Data.
----------------------------------------
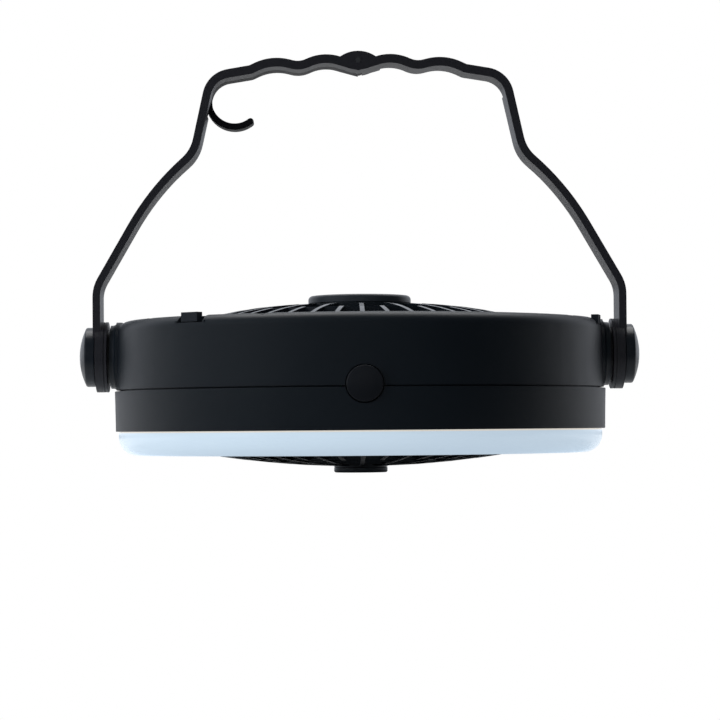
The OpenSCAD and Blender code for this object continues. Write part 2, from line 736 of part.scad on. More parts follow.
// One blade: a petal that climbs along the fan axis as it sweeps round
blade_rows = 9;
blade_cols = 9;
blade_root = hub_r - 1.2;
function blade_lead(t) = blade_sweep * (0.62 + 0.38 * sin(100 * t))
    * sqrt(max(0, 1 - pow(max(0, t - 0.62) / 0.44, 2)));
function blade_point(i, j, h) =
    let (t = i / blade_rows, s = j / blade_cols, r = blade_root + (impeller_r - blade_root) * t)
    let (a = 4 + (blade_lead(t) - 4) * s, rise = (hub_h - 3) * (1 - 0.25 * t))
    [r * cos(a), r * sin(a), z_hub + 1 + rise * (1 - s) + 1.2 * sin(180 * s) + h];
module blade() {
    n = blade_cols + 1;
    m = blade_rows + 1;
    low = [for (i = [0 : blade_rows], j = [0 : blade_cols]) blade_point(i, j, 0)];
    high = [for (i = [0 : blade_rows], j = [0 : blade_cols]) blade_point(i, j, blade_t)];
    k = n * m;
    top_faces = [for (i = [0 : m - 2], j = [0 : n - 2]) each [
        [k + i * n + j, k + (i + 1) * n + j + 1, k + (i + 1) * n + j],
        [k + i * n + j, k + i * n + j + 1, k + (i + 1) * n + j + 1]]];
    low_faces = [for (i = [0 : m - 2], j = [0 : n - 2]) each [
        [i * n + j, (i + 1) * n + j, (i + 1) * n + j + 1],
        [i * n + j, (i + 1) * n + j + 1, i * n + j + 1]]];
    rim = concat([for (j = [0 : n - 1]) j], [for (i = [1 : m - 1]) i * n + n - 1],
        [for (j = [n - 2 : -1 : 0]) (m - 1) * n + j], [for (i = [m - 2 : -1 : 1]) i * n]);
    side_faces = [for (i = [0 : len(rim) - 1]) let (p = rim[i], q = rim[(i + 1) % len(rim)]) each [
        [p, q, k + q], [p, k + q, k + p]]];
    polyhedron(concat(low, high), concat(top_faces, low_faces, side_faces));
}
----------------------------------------
The request. Give an exact copy of all the data shown above.

Result below.
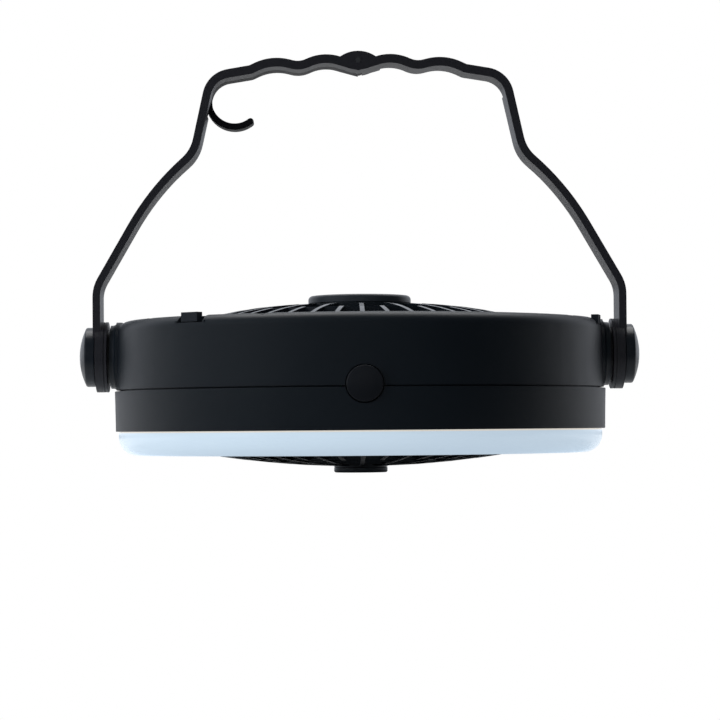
The OpenSCAD and Blender code for this object continues. Write part 2, from line 736 of part.scad on. More parts follow.
// One blade: a petal that climbs along the fan axis as it sweeps round
blade_rows = 9;
blade_cols = 9;
blade_root = hub_r - 1.2;
function blade_lead(t) = blade_sweep * (0.62 + 0.38 * sin(100 * t))
    * sqrt(max(0, 1 - pow(max(0, t - 0.62) / 0.44, 2)));
function blade_point(i, j, h) =
    let (t = i / blade_rows, s = j / blade_cols, r = blade_root + (impeller_r - blade_root) * t)
    let (a = 4 + (blade_lead(t) - 4) * s, rise = (hub_h - 3) * (1 - 0.25 * t))
    [r * cos(a), r * sin(a), z_hub + 1 + rise * (1 - s) + 1.2 * sin(180 * s) + h];
module blade() {
    n = blade_cols + 1;
    m = blade_rows + 1;
    low = [for (i = [0 : blade_rows], j = [0 : blade_cols]) blade_point(i, j, 0)];
    high = [for (i = [0 : blade_rows], j = [0 : blade_cols]) blade_point(i, j, blade_t)];
    k = n * m;
    top_faces = [for (i = [0 : m - 2], j = [0 : n - 2]) each [
        [k + i * n + j, k + (i + 1) * n + j + 1, k + (i + 1) * n + j],
        [k + i * n + j, k + i * n + j + 1, k + (i + 1) * n + j + 1]]];
    low_faces = [for (i = [0 : m - 2], j = [0 : n - 2]) each [
        [i * n + j, (i + 1) * n + j, (i + 1) * n + j + 1],
        [i * n + j, (i + 1) * n + j + 1, i * n + j + 1]]];
    rim = concat([for (j = [0 : n - 1]) j], [for (i = [1 : m - 1]) i * n + n - 1],
        [for (j = [n - 2 : -1 : 0]) (m - 1) * n + j], [for (i = [m - 2 : -1 : 1]) i * n]);
    side_faces = [for (i = [0 : len(rim) - 1]) let (p = rim[i], q = rim[(i + 1) % len(rim)]) each [
        [p, q, k + q], [p, k + q, k + p]]];
    polyhedron(concat(low, high), concat(top_faces, low_faces, side_faces));
}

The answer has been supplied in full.